If you're interested, you might want to check out the history of the PCI bus and how it overtook the VESA local bus addition to ISA. It has a very similar tech evolution when comparing PCI-Express and PCI/AGP. Look specifically into the reasons for moving to PCI, and compare it with what actually happened in the market and why ISA was still used for a long time after for simple expansion cards, such as sound and I/O.

For quad SLI/Crossfire to be successful, the market switch from PCI-Express to PCI is moving far to slowly. Manufacturers may try to market and push for this configuration, but it will not be nearly as profitable as it could be with our current limitations.

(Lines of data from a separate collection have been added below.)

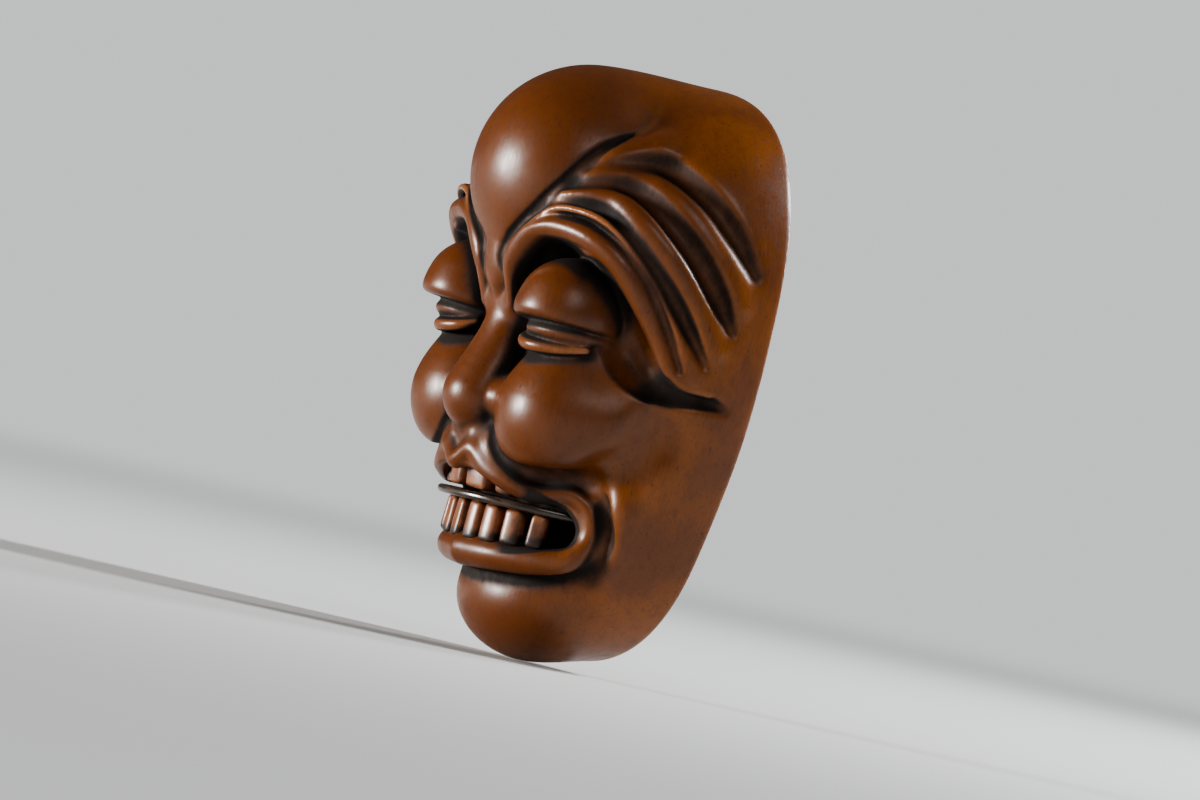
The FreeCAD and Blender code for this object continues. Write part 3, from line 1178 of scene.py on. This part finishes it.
@dataclass
class Teeth:
    """Both rows of teeth, each a worn peg turned to follow the arch of its jaw."""

    arch_half_width: float = 10.0
    arch_half_depth: float = 8.6
    arch_centre: float = -7.6
    depth: float = 1.9
    edge: float = 0.42
    most_lean: float = 0.10
    most_twist: float = 0.12
    most_chip: float = 0.25
    taper: tuple[float, float] = (0.10, 0.22)
    belly: float = 0.16
    # How far from the gum, and how wide and deep the dark of the mouth is, for the teeth's painted shade.
    gum_reach: float = 0.9
    dark_half_width: float = 9.4
    dark_half_depth: float = 7.6
    rows: dict[Jaw, tuple[Peg, ...]] = field(
        default_factory=lambda: {
            Jaw.UPPER: (Peg(1.75, 3.0, 0.0, 0.8), Peg(4.9, 2.4, 0.3, 1.2), Peg(7.5, 1.7, 2.2, 2.8)),
            Jaw.LOWER: (
                Peg(1.2, 1.9, 1.0, 1.3), Peg(3.5, 2.0, 1.0, 1.4),
                Peg(5.7, 2.0, 1.1, 1.6), Peg(7.6, 1.7, 1.2, 1.8),
            ),
        }
    )

    def build(self, shell: MaskShell, material: bpy.types.Material) -> None:
        """Makes every tooth in place of its plain peg.

        Args:
            shell: The shell the teeth stand in.
            material: The teeth's finish.
        """
        wear = np.random.default_rng(7)
        for jaw, row in self.rows.items():
            for side in Side:
                for number, peg in enumerate(row, start=1):
                    place = f"{side.name.lower()}_{number}"
                    node = f"{jaw.value}_tooth_{place}"
                    mesh = self._tooth(jaw, side, peg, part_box(node), wear)
                    self._darken(mesh, shell.clay)
                    place_mesh(f"{jaw.value}_peg_{place}", mesh, node, material)

    def _tooth(self, jaw: Jaw, side: Side, peg: Peg, box: Any, wear: np.random.Generator) -> bpy.types.Mesh:
        """Shapes one tooth from a block.

        Args:
            jaw: Its row.
            side: Its side of the face.
            peg: Where it stands and how it differs from its plain peg.
            box: The lowest and highest corner of its plain peg, in metres.
            wear: Where its small differences come from.

        Returns:
            The tooth's mesh, in place.
        """
        low, high = Vector(box[0]) / MM, Vector(box[1]) / MM
        if jaw is Jaw.UPPER:
            high.z -= peg.trim
        else:
            low.z += peg.trim
        tall = high.z - low.z
        bm = bmesh.new()
        bmesh.ops.create_cube(bm, size=1.0)
        bmesh.ops.scale(bm, vec=(peg.width * 0.97, self.depth, tall), verts=bm.verts)
        bmesh.ops.bevel(
            bm, geom=bm.edges[:], offset=self.edge, offset_type="OFFSET", affect="EDGES",
            segments=3, profile=0.5, material=-1,
        )
        bmesh.ops.subdivide_edges(bm, edges=bm.edges[:], cuts=2, use_grid_fill=True)
        lean, twist, chip = (
            wear.uniform(-most, most) for most in (self.most_lean, self.most_twist, self.most_chip)
        )
        self._wear(bm, -1.0 if jaw is Jaw.UPPER else 1.0, peg.width, tall, lean, chip)
        bmesh.ops.smooth_vert(
            bm, verts=bm.verts, factor=0.4, use_axis_x=True, use_axis_y=True, use_axis_z=True
        )
        share = peg.aside / self.arch_half_width
        back = math.sqrt(1.0 - share * share)
        turn = side.value * math.atan2(self.arch_half_depth * share, self.arch_half_width * back) + twist
        forward = self.arch_centre - (self.arch_half_depth - peg.sunk) * back
        place = Matrix.Translation((side.value * peg.aside, forward, (low.z + high.z) / 2))
        bmesh.ops.transform(bm, matrix=place @ Matrix.Rotation(turn, 4, "Z"), verts=bm.verts)
        bmesh.ops.scale(bm, vec=(MM, MM, MM), verts=bm.verts)
        bmesh.ops.recalc_face_normals(bm, faces=bm.faces)
        return smooth_mesh(bm, "tooth")

    def _wear(
        self, bm: bmesh.types.BMesh, tip: float, width: float, tall: float, lean: float, chip: float
    ) -> None:
        """Tapers a tooth towards its tip, rounds its front and tilts its tip.

        Args:
            bm: The tooth, upright about its middle.
            tip: Which way its tip points, -1 down or 1 up.
            width: Its width.
            tall: Its height.
            lean: How far its tip stands aside.
            chip: How much higher one corner of its tip is.
        """
        narrower, thinner = self.taper
        for v in bm.verts:
            share = tip * v.co.z / tall + 0.5
            v.co.x *= 1.0 - narrower * share * share
            v.co.y *= 1.0 - thinner * share
            v.co.x += lean * share
            v.co.y -= self.belly * math.cos(v.co.x / width * math.pi) * (v.co.y < 0)
            v.co.z += tip * chip * share * v.co.x / width

    def _darken(self, mesh: bpy.types.Mesh, clay: Clay) -> None:
        """Keeps painted shade for each point of a tooth: near the gum, behind the arch in the dark of the
        mouth, on the lower teeth and towards the mouth's corners.

        Args:
            mesh: The tooth.
            clay: The shell it stands in.
        """
        spots = spots_of(mesh)
        x, y, z = spots.T
        near = ease(1.0 - clay.sample(spots) / self.gum_reach)
        arch = np.sqrt(np.clip(1 - (x / self.dark_half_width) ** 2, 0, 1))
        behind = ease((y - self.arch_centre + self.dark_half_depth * arch) / 0.8)
        # More painted shade on the lower teeth and on the teeth towards the mouth's corners.
        low = ease((-14.6 - z) / 4.0) * 0.35
        deep = ease((np.abs(x) - 2.0) / 6.0) * 0.4
        keep_number(mesh, "shade_and_stain", np.maximum(near * 0.8, behind) + low + deep)


@dataclass
class Tongue:
    """A thin horn blade lying on the lower teeth, with its edge rounded."""

    half_width: float = 10.2
    reach: float = 10.3
    middle: float = -7.6
    back: float = -9.1
    low: float = -14.68
    thick: float = 0.76
    round_segments: int = 120
    insets: tuple[float, ...] = (0.5, 1.2, 1.8, 2.2)
    edge: float = 0.3
    sharp: float = 1.0

    def build(self, material: bpy.types.Material) -> None:
        """Makes the blade.

        Args:
            material: The blade's finish.
        """
        bm = bmesh.new()
        bmesh.ops.create_circle(bm, cap_ends=True, segments=self.round_segments, radius=1.0)
        bmesh.ops.scale(bm, vec=(self.half_width, self.reach, 1.0), verts=bm.verts)
        for width in self.insets:
            middle = max(bm.faces, key=lambda f: f.calc_area())
            bmesh.ops.inset_region(bm, faces=[middle], thickness=width, use_even_offset=True)
        raised = bmesh.ops.extrude_face_region(bm, geom=bm.faces[:])
        verts = [g for g in raised["geom"] if isinstance(g, bmesh.types.BMVert)]
        bmesh.ops.translate(bm, vec=(0, 0, self.thick), verts=verts)
        rim = [e for e in bm.edges if len(e.link_faces) == 2 and e.calc_face_angle(0.0) > self.sharp]
        bmesh.ops.bevel(
            bm, geom=rim, offset=self.edge, offset_type="OFFSET", affect="EDGES",
            segments=4, profile=0.5, material=-1,
        )
        bmesh.ops.translate(bm, vec=(0, self.middle, self.low), verts=bm.verts)
        cut = bmesh.ops.bisect_plane(
            bm, geom=bm.verts[:] + bm.edges[:] + bm.faces[:],
            plane_co=(0, self.back, 0), plane_no=(0, 1, 0), clear_outer=True,
        )
        edges = [g for g in cut["geom_cut"] if isinstance(g, bmesh.types.BMEdge)]
        bmesh.ops.holes_fill(bm, edges=edges, sides=0)
        bmesh.ops.recalc_face_normals(bm, faces=bm.faces)
        bmesh.ops.scale(bm, vec=(MM, MM, MM), verts=bm.verts)
        place_mesh("horn_tongue", smooth_mesh(bm, "tongue_blade"), "tongue", material)


@dataclass
class CordBar:
    """The bar across the open back, whose plain shape stays and takes the wood's finish."""

    node: str = "cord_bar"

    def dress(self, frame: dict[str, Any], material: bpy.types.Material) -> None:
        """Gives the bar its finish.

        Args:
            frame: The loaded frame.
            material: The finish.
        """
        bar = frame["nodes"][self.node]
        bar.data.materials.clear()
        bar.data.materials.append(material)
        LOG.info("%s: %d faces", self.node, len(bar.data.polygons))


@dataclass(frozen=True)
class Lamp:
    """A soft light: its direction as shares to the camera's right, up and towards the camera."""

    name: str
    towards: Point
    away: float  # metres
    size: float  # metres
    power: float  # watts
    colour: Point


@dataclass
class Studio:
    """The pale floor, the soft lights and the camera, which is placed in millimetres."""

    azimuth: float = 60.0
    roll: float = 13.0
    aim_aside: float = -4.07
    aim_level: float = -3.16
    away: float = 1203.0
    lens: float = 390.0
    floor_half: float = 6.0
    cast: float = 0.09
    look: str = "AgX - Medium High Contrast"
    lamps: tuple[Lamp, ...] = (
        Lamp("key", (-0.96, 0.04, 0.14), 0.50, 0.13, 3.8, (1.0, 0.98, 0.95)),
        Lamp("edge", (0.76, 0.56, -0.22), 0.55, 0.15, 4.2, (0.96, 0.98, 1.0)),
        Lamp("rim", (0.54, 0.19, -0.82), 0.60, 0.12, 3.0, (0.96, 0.98, 1.0)),
        Lamp("fill", (0.12, 0.50, 0.85), 0.80, 0.40, 1.1, (1.0, 0.98, 0.96)),
    )

    def axes(self) -> tuple[Vector, Vector, Vector]:
        """Works out the camera's directions before its roll.

        Returns:
            The directions to its right, up and towards it.
        """
        turn = math.radians(self.azimuth)
        return (
            Vector((math.cos(turn), math.sin(turn), 0)),
            Vector((0, 0, 1)),
            Vector((math.sin(turn), -math.cos(turn), 0)),
        )

    def build(self, floor_level: float, material: bpy.types.Material) -> None:
        """Makes the floor, the lights and the camera.

        Args:
            floor_level: The floor's height in metres.
            material: The floor's finish.
        """
        self._floor(floor_level, material)
        for lamp in self.lamps:
            self._light(lamp)
        self._world(Paper.sky, Paper.glow)
        self._camera()

    def _floor(self, level: float, material: bpy.types.Material) -> None:
        """Lays a wide plain floor.

        Args:
            level: Its height in metres.
            material: Its finish.
        """
        bm = bmesh.new()
        bmesh.ops.create_grid(bm, x_segments=8, y_segments=8, size=self.floor_half)
        bmesh.ops.translate(bm, vec=(0, 0, level), verts=bm.verts)
        mesh = bpy.data.meshes.new("floor")
        bm.to_mesh(mesh)
        bm.free()
        mesh.materials.append(material)
        floor = bpy.data.objects.new("floor", mesh)
        bpy.context.scene.collection.objects.link(floor)
        floor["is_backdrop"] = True

    def _light(self, lamp: Lamp) -> None:
        """Hangs one soft light.

        Args:
            lamp: The light.
        """
        right, up, near = self.axes()
        aside, above, ahead = lamp.towards
        direction = (right * aside + up * above + near * ahead).normalized()
        light = bpy.data.lights.new(lamp.name, "AREA")
        light.shape = "DISK"
        light.size = lamp.size
        light.energy = lamp.power
        light.color = lamp.colour
        turn = direction.to_track_quat("Z", "Y").to_matrix().to_4x4()
        stand = bpy.data.objects.new(lamp.name, light)
        stand.matrix_world = Matrix.Translation(direction * lamp.away) @ turn
        bpy.context.scene.collection.objects.link(stand)

    def _world(self, colour: Colour, seen: float) -> None:
        """Surrounds the scene with an even pale backdrop.

        Args:
            colour: Its colour.
            seen: How bright it looks.
        """
        world = bpy.data.worlds.new("studio")
        world.use_nodes = True
        tree = world.node_tree
        back = tree.nodes["Background"]
        back.inputs["Color"].default_value = colour
        ray = tree.nodes.new("ShaderNodeLightPath")
        level = tree.nodes.new("ShaderNodeMapRange")
        level.inputs["To Min"].default_value = self.cast
        level.inputs["To Max"].default_value = seen
        tree.links.new(ray.outputs["Is Camera Ray"], level.inputs["Value"])
        tree.links.new(level.outputs["Result"], back.inputs["Strength"])
        bpy.context.scene.world = world
        bpy.context.scene.view_settings.look = self.look

    def _camera(self) -> None:
        """Stands the camera at the mask's left front, rolled as a hand-held view is."""
        right, up, near = self.axes()
        roll = math.radians(self.roll)
        across = right * math.cos(roll) + up * math.sin(roll)
        upright = up * math.cos(roll) - right * math.sin(roll)
        spot = (right * self.aim_aside + up * self.aim_level + near * self.away) * MM
        turn = Matrix((across, upright, near)).transposed().to_4x4()
        camera = bpy.data.cameras.new("camera")
        camera.lens = self.lens
        camera.clip_start = 0.01
        camera.clip_end = 50.0
        stand = bpy.data.objects.new("camera", camera)
        stand.matrix_world = Matrix.Translation(spot) @ turn
        bpy.context.scene.collection.objects.link(stand)
        bpy.context.scene.camera = stand


def main() -> None:
    """Builds every piece in order."""
    logging.basicConfig(level=logging.INFO, format="%(name)s: %(message)s")
    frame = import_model()
    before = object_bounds()
    boxwood = Boxwood().material()
    shell = MaskShell()
    shell.build(boxwood)
    Teeth().build(shell, ToothWood().material())
    Tongue().build(DarkHorn().material())
    CordBar().dress(frame, boxwood)
    Studio().build(before[0][2], Paper().material())


if __name__ == "__main__":
    main()
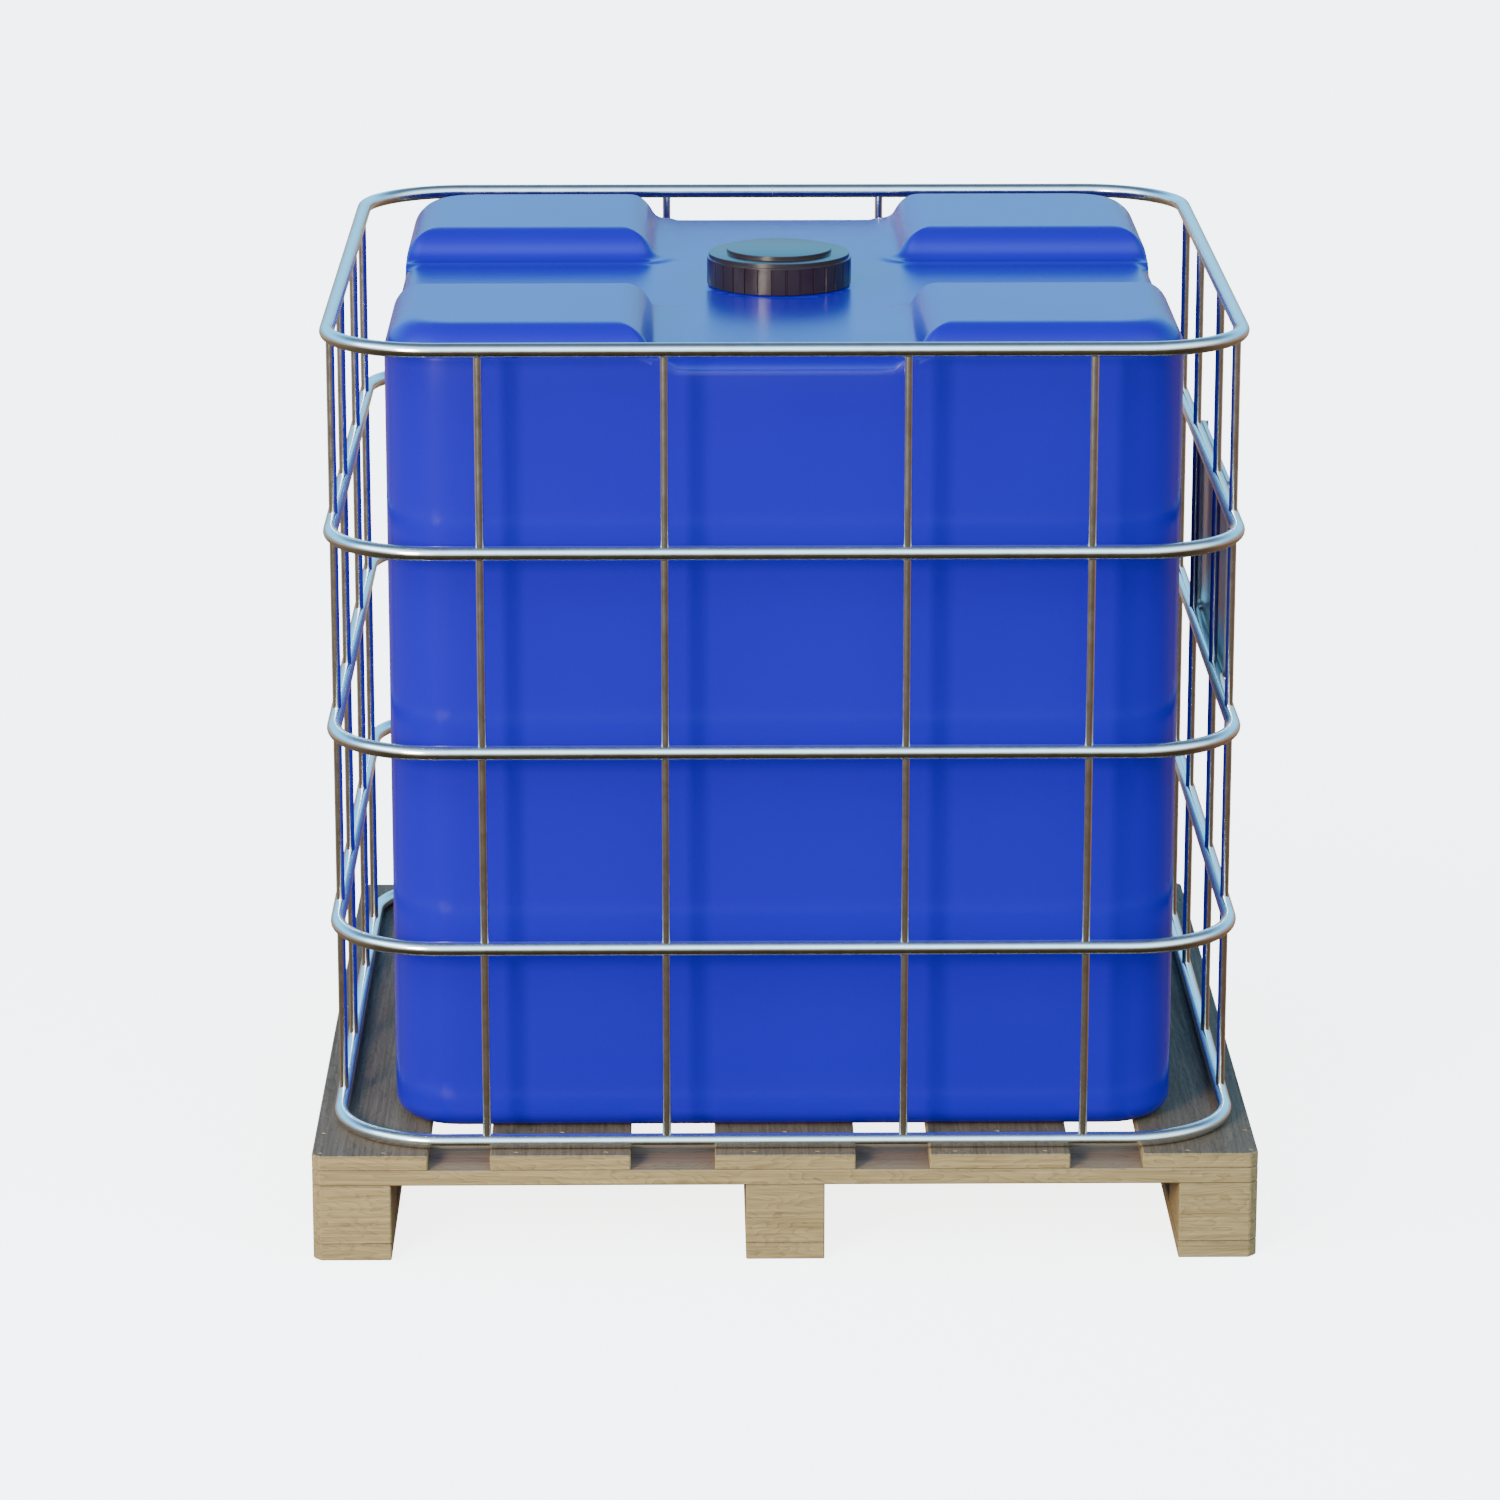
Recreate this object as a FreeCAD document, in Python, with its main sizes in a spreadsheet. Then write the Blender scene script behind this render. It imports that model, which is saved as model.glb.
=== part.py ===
import FreeCAD
import Part
import math
import os

import Sketcher
from FreeCAD import Placement, Rotation, Vector

# Intermediate bulk container: a square wooden pallet, a cage of five tubular
# hoops and sixteen round bars, a blow-moulded tank with a screw lid on top and
# a ball valve in a recess low on its rear wall.
# Millimetres.  +Z is up, +X is to the right, -Y is the front.  The origin is
# on the floor at the middle of the pallet.

SIZES = {
    # Pallet, from the floor up: bottom boards, blocks, cross boards, deck.
    "pallet_width": 1200.0,
    "bottom_board_width": 100.0,
    "bottom_board_thick": 22.0,
    "block_depth": 145.0,
    "block_height": 78.0,
    "cross_board_thick": 20.0,
    "deck_board_thick": 20.0,
    "deck_edge_width": 147.0,
    "deck_inner_width": 178.0,
    "deck_left_centre": 285.0,
    "deck_right_centre": 272.0,
    "board_chamfer": 1.5,
    "pallet_corner_cut": 10.0,
    # Nails.
    "nail_radius": 1.6,
    "nail_head_radius": 3.0,
    "nail_head_height": 1.0,
    "nail_sink": 0.4,
    "nail_seat_radius": 3.3,
    "nail_length": 70.0,
    "clinch_length": 38.0,
    "nail_edge_distance": 12.0,
    "nail_block_margin": 5.0,
    "nail_row_spacing": 77.0,
    "nail_pair_narrow": 80.0,
    "nail_pair_wide": 114.0,
    # Cage: tube hoops round the tank, and bars that stand between them.
    "tube_radius": 9.5,
    "tube_wall": 1.5,
    "cage_inset": 30.0,
    "hoop_corner_radius": 135.0,
    "hoop_spacing": 255.25,
    "hoop_seam": 1.0,
    "weld_proud": 0.4,
    "bar_radius": 5.5,
    "bar_inner_place": 150.0,
    "bar_outer_place": 378.0,
    "screw_radius": 2.7,
    "screw_head_radius": 5.5,
    "screw_head_height": 3.0,
    "screw_length": 22.5,
    "holddown_inner": 198.0,
    "holddown_outer": 330.0,
    # Identification plate: a shallow tray of sheet metal on the right side.
    "plate_width": 400.0,
    "plate_height": 264.0,
    "plate_depth": 5.5,
    "plate_sheet": 1.5,
    "plate_corner": 12.0,
    "plate_screw_place": 182.0,
    # Tank.
    "tank_width": 1000.0,
    "tank_height": 1005.0,
    "tank_wall": 3.0,
    "tank_corner": 85.0,
    "tank_bottom_round": 28.0,
    "shoulder_round": 34.0,
    "pillow_foot": 44.0,
    "pillow_start": 163.0,
    "pillow_height": 40.0,
    "pillow_lean": 23.0,
    "pillow_corner": 45.0,
    "pillow_round": 33.0,
    "neck_radius": 85.0,
    "neck_bore": 75.0,
    "neck_height": 27.5,
    "recess_width": 260.0,
    "recess_height": 210.0,
    "recess_depth": 90.0,
    "recess_drop": 20.0,
    "recess_round": 15.0,
    "outlet_height": 85.0,
    "spigot_radius": 30.0,
    "spigot_bore": 25.0,
    "spigot_length": 32.0,
    # Screw lid.
    "lid_radius": 95.0,
    "lid_top_radius": 92.5,
    "lid_disc_radius": 69.0,
    "lid_skirt": 36.0,
    "lid_height": 41.5,
    "lid_disc_height": 47.0,
    "lid_gap": 1.5,
    "lid_floor": 29.0,
    "lid_sheet": 4.0,
    "lid_clearance": 1.0,
    "lid_groove_width": 2.2,
    "lid_groove_depth": 1.4,
    "lid_groove_height": 33.0,
    "lid_gasket_thick": 3.0,
    # Discharge valve, measured along its flow axis from the recess wall.
    "valve_gasket_thick": 2.5,
    "valve_flange_radius": 34.0,
    "valve_flange_thick": 5.5,
    "valve_neck_radius": 30.5,
    "valve_neck_length": 7.5,
    "valve_barrel_radius": 42.0,
    "valve_barrel_length": 70.5,
    "chamber_radius": 33.0,
    "chamber_start": 49.0,
    "ball_radius": 31.0,
    "ball_bore": 22.0,
    "ball_centre": 80.0,
    "seat_length": 13.0,
    "seat_clearance": 0.3,
    "boss_root": 35.0,
    "boss_radius": 17.0,
    "boss_height": 58.0,
    "stem_radius": 8.0,
    "stem_hole_start": 27.0,
    "stem_clearance": 0.05,
    "stem_foot": 25.5,
    "stem_tang_length": 12.8,
    "stem_tang_width": 7.6,
    "stem_tang_top": 31.5,
    "stem_square": 11.0,
    "stem_top": 70.0,
    "slot_clearance": 0.2,
    "lever_hub_radius": 16.0,
    "lever_base": 58.5,
    "lever_thick": 12.0,
    "lever_length": 108.0,
    "lever_width": 22.0,
    "lever_end_round": 10.8,
    "lever_root_round": 1.0,
    "lever_screw_radius": 2.5,
    "lever_screw_depth": 14.0,
    "lever_screw_shank": 12.0,
    "lever_screw_head": 8.0,
    "lever_screw_head_edge": 2.0,
    "lever_screw_head_top": 5.6,
    "lever_screw_head_height": 4.0,
    "tail_plug_length": 7.0,
    "tail_flange_thick": 6.0,
    "tail_end": 150.0,
    "nut_radius": 43.0,
    "nut_start": 4.0,
    "nut_end": 46.0,
    "nut_shoulder": 33.0,
    "nut_clearance": 0.8,
    "nut_groove_width": 7.0,
    "nut_groove_depth": 2.5,
    "nut_groove_end": 40.0,
    "cap_radius": 38.0,
    "cap_start": 127.0,
    "cap_end": 157.0,
    "cap_groove_end": 153.0,
    "cap_sheet": 5.0,
}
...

Imagine the possibilities in the future:

If you have a motherboard with all PCI-Express 16x slots (ie: 6 to 8 of them), both SLI and crossfire become a thing of the past provided drivers mature to handle all multiple GPU configurations across the bus only (possible with the increased bandwidth of the PCI-Express 2.0 standard. Imagine being able to place any number of video cards along this bus and have them talk to each other, designate one as a "master", and output rendering frames to a monitor utilizing the processing power of multiple GPUs. Imagine if it didn't matter what board you have, as it would perform this functionality on video cards with any manufacturer's GPU.

That could be the future of high-end gaming, not SLI or Crossfire per say.